Il concetto per il quale, attraverso l’esperienza del gioco, le bambine potessero interpretare il ruolo che più desiderano è stato esplicitato ancora di più nel 2015, con la comunicazione “Imagine the possibilities”. 

Parlare di inclusione come necessità in azienda

Le aziende virtuose che hanno compreso prima delle altre la necessità di dimostrare il loro supporto e la loro sensibilità verso determinate tematiche, quali il gender gap, sono state particolarmente lungimiranti anche per il successo del loro business.

Lo dice lo studio relativo ai benefici delle politiche rivolte verso l’inclusione di genere in azienda di Heidrick & Struggel, la società internazionale di executive search con sede a Chicago, denominato “Meeting the inclusion imperative”.

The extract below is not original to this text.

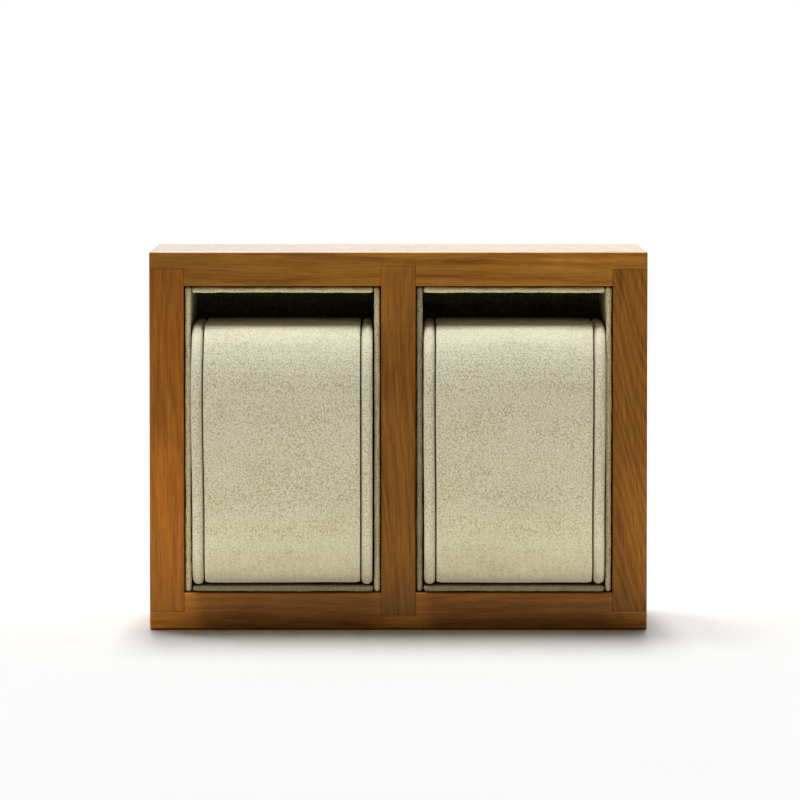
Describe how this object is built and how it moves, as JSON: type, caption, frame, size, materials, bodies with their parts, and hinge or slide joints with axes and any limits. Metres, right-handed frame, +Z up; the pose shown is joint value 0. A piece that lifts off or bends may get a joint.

Quest’ultimo ha, in particolare, messo in luce che le aziende che investono in diversity: 

  • aumentano del 17% le performance aziendali;
  • accrescono del 20% la qualità dei processi decisionali: 
  • incrementano del 29% il lavoro di squadra;
  • hanno più probabilità di emergere, essere innovative e agili;
  • ottengono risultati di business migliori;
  • crescono del 62% più velocemente delle realtà che non dimostrano attenzione verso questa tematica.

Lavorare in una cultura delle pari opportunità, perciò, non rappresenta solo un vantaggio per il contesto di cui si fa parte, dove si assumerà il ruolo portatori di una buona pratica, o per i propri dipendenti, ma è, ormai, funzionale anche per la salute del business stesso.